The data below must be copied in full and without any change.

### Material
* begin *
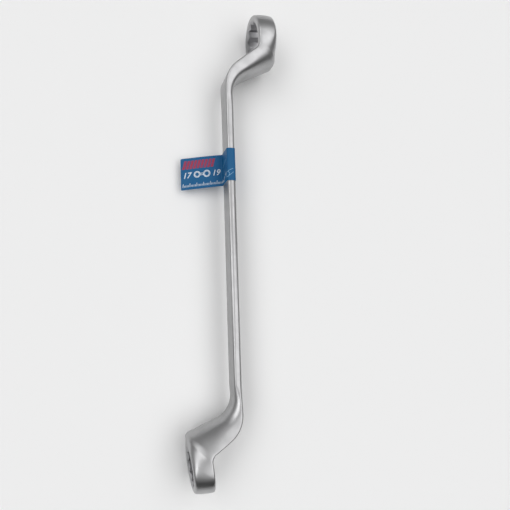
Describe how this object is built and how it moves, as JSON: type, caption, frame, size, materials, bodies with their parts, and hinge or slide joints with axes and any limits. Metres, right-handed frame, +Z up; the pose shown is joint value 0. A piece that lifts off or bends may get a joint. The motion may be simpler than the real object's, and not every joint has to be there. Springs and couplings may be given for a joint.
{
  "type": "offset ring spanner",
  "caption": "Double-ended offset ring spanner, 17 x 19 mm: flat shank, cranked necks, bi-hexagon rings, and a flag label wrapped round the shank.",
  "frame": {"origin": "on the bench under the middle of the bounding box of the spanner, which lies on its side on the rims of its two rings", "axes": "+Y along the shank towards the 19 mm ring, +Z up from the bench, +X the side that the 19 mm ring is offset to"},
  "size_m": [0.0544, 0.2602, 0.0294],
  "materials": {
    "satin_chrome": "satin chrome plate over a vibratory-finished forging, sockets brighter",
    "label_film": "semi-gloss printed film"
  },
  "bodies": {
    "spanner": {"spanner_forging": "satin_chrome", "label_wrap": "label_film"},
    "flag": {"label_flag": "label_film"}
  },
  "joints": [
    {"name": "label_flag_bend", "type": "hinge", "parent": "spanner", "child": "flag", "pos_m": [-0.00339, 0.04057, 0.00785], "axis": [0, 1, 0.0021], "range_deg": [-8, 90], "stiffness_Nm_per_rad": 0.001}
  ]
}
* end *
### The result
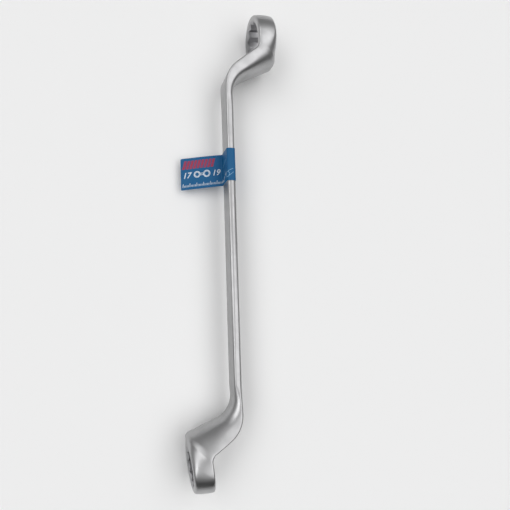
Describe how this object is built and how it moves, as JSON: type, caption, frame, size, materials, bodies with their parts, and hinge or slide joints with axes and any limits. Metres, right-handed frame, +Z up; the pose shown is joint value 0. A piece that lifts off or bends may get a joint. The motion may be simpler than the real object's, and not every joint has to be there. Springs and couplings may be given for a joint.
{
  "type": "offset ring spanner",
  "caption": "Double-ended offset ring spanner, 17 x 19 mm: flat shank, cranked necks, bi-hexagon rings, and a flag label wrapped round the shank.",
  "frame": {"origin": "on the bench under the middle of the bounding box of the spanner, which lies on its side on the rims of its two rings", "axes": "+Y along the shank towards the 19 mm ring, +Z up from the bench, +X the side that the 19 mm ring is offset to"},
  "size_m": [0.0544, 0.2602, 0.0294],
  "materials": {
    "satin_chrome": "satin chrome plate over a vibratory-finished forging, sockets brighter",
    "label_film": "semi-gloss printed film"
  },
  "bodies": {
    "spanner": {"spanner_forging": "satin_chrome", "label_wrap": "label_film"},
    "flag": {"label_flag": "label_film"}
  },
  "joints": [
    {"name": "label_flag_bend", "type": "hinge", "parent": "spanner", "child": "flag", "pos_m": [-0.00339, 0.04057, 0.00785], "axis": [0, 1, 0.0021], "range_deg": [-8, 90], "stiffness_Nm_per_rad": 0.001}
  ]
}